If an MRS cluster does not support job submission through an agency, agencies cannot be configured for the jobs that contain the following nodes:
MRS-related nodes (MRS Presto SQL, MRS Spark, MRS Spark Python, MRS Flink Job, and MRS MapReduce) and MRS Spark SQL and MRS Hive SQL nodes connected through APIs.

Configure the service-level Admin permissions.
During job execution, execution log information needs to be written to OBS. Therefore, the OBS OperateAccess permissions must be added for all jobs during coarse-grained authorization.

**Table 1** The admin permissions for related nodes
Node Name	System Permission	Description
CDM Job, DIS Stream, DIS Dump, and DIS Client	DAYU Administrator	All DataArts Studio permissions
Import GES	GES Administrator	Permissions required to perform all operations on GES. This role depends on the Tenant Guest and Server Administrator roles in the same project.
MRS Presto SQL, MRS Spark, MRS Spark Python, MRS Flink Job, and MRS MapReduce MRS Spark SQL and MRS Hive SQL (connecting to MRS clusters through MRS APIs)	MRS Administrator MRS Fullaccess KMS Administrator	MRS Administrator: all execute permissions of MRS specified in the RBAC policy This role depends on the Tenant Guest and Server Administrator roles in the same project.

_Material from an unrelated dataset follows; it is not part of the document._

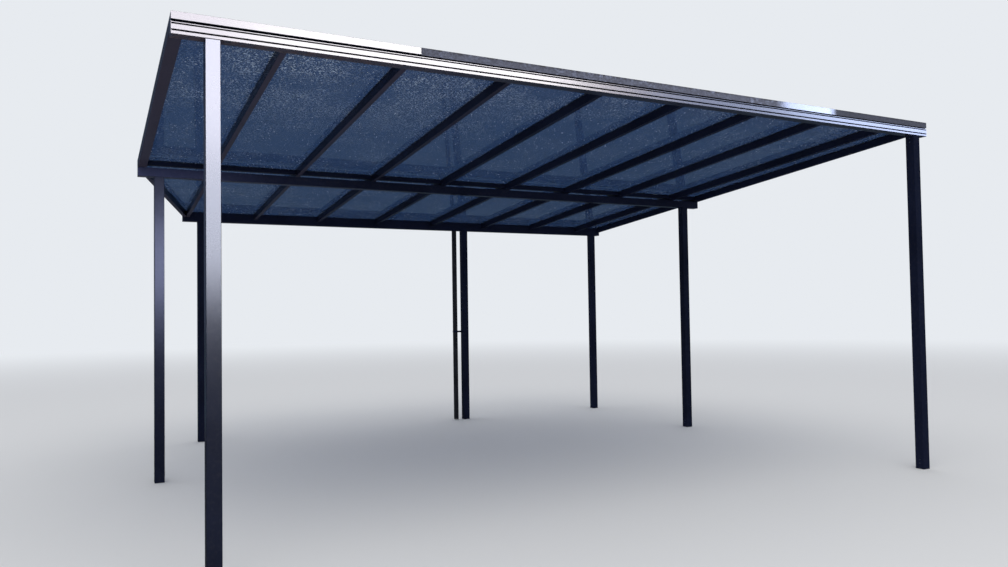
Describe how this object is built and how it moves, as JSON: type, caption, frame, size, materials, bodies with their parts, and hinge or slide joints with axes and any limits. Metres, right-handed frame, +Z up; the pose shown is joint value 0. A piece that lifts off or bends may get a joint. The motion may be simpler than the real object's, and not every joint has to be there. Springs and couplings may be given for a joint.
{
  "type": "open carport",
  "caption": "Open carport on square posts with a high front beam, a middle beam, a rear gutter with downpipe, and a falling roof of tinted sheets on rafters, one rear corner cut off.",
  "frame": {"origin": "on the floor under the middle of the roof's rectangle", "axes": "+X along the beams, from left to right as seen from the high front; +Y from the high front to the low rear; +Z up"},
  "size_m": [7.04, 5.905, 3.4448],
  "materials": {
    "frame_coat": "satin powder coat, dark blue black",
    "tinted_sheet": "clear sheet with a dark blue grey tint, glossy",
    "gasket": "matt black",
    "pipe": "satin dark",
    "foot_steel": "galvanised"
  },
  "bodies": {
    "root": {"post_front_left": "frame_coat", "post_front_right": "frame_coat", "post_middle_left": "frame_coat", "post_middle_right": "frame_coat", "post_rear_left": "frame_coat", "post_rear_middle": "frame_coat", "post_rear_right": "frame_coat", "post_heads": "frame_coat", "front_beam": "frame_coat", "front_beam_ends": "frame_coat", "front_cap_left": "frame_coat", "front_cap_right": "frame_coat", "middle_beam": "frame_coat", "middle_beam_ends": "frame_coat", "rear_gutter": "frame_coat", "gutter_ends": "frame_coat", "gutter_outlet": "frame_coat", "rafter_left_end": "frame_coat", "rafter_right_end": "frame_coat", "rafter_cut_corner": "frame_coat", "rafter_1": "frame_coat", "rafter_2": "frame_coat", "rafter_3": "frame_coat", "rafter_4": "frame_coat", "rafter_5": "frame_coat", "rafter_6": "frame_coat", "rafter_7": "frame_coat", "rafter_8": "frame_coat", "joint_bars": "frame_coat", "joint_caps": "frame_coat", "rafter_caps": "frame_coat", "sheets_bay_1": "tinted_sheet", "sheets_bay_2": "tinted_sheet", "sheets_bay_3": "tinted_sheet", "sheets_bay_4": "tinted_sheet", "sheets_bay_5": "tinted_sheet", "sheets_bay_6": "tinted_sheet", "sheets_bay_7": "tinted_sheet", "sheets_bay_8": "tinted_sheet", "sheets_bay_9": "tinted_sheet", "lower_gaskets": "gasket", "upper_gaskets": "gasket", "downpipe": "pipe", "downpipe_bracket": "pipe", "post_feet": "foot_steel"}
  },
  "joints": []
}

MRS Fullaccess: MRS administrator permission specified in the fine-grained policy Users assigned the KMS Administrator role have the administrator permissions for encryption keys in DEW.
MRS Spark SQL, MRS Hive SQL, MRS Kafka, and Kafka Client (connecting to the clusters in proxy mode)	DAYU Administrator KMS Administrator	Administrator has all permissions required for DataArts Studio. Users assigned the KMS Administrator policy have the administrator permissions for encryption keys in DEW.
DLI Flink Job, DLI SQL, and DLI Spark	DLI Service Admin	All operation permissions for DLI.
DWS SQL, RDS SQL (connecting to data sources in proxy mode), and Shell	DAYU Administrator KMS Administrator	Administrator has all permissions required for DataArts Studio. Users assigned the KMS Administrator policy have the administrator permissions for encryption keys in DEW.
CSS	DAYU Administrator Elasticsearch Administrator	DAYU Administrator has all permissions required for DataArts Studio. Users assigned the Elasticsearch Administrator policy have all permissions for CSS. This role depends on the Tenant Guest and Server Administrator roles in the same project.
Create OBS, Delete OBS, and OBS Manager	OBS OperateAccess	Basic object operation permissions, such as viewing buckets, uploading objects, obtaining objects, deleting objects, and obtaining object ACLs.
SMN	SMN Administrator	All operation permissions for SMN.

Configure fine-grained permissions. (Create custom policies based on the actions supported by each service.)
For details on how to create a custom policy, see Creating a Custom Policy.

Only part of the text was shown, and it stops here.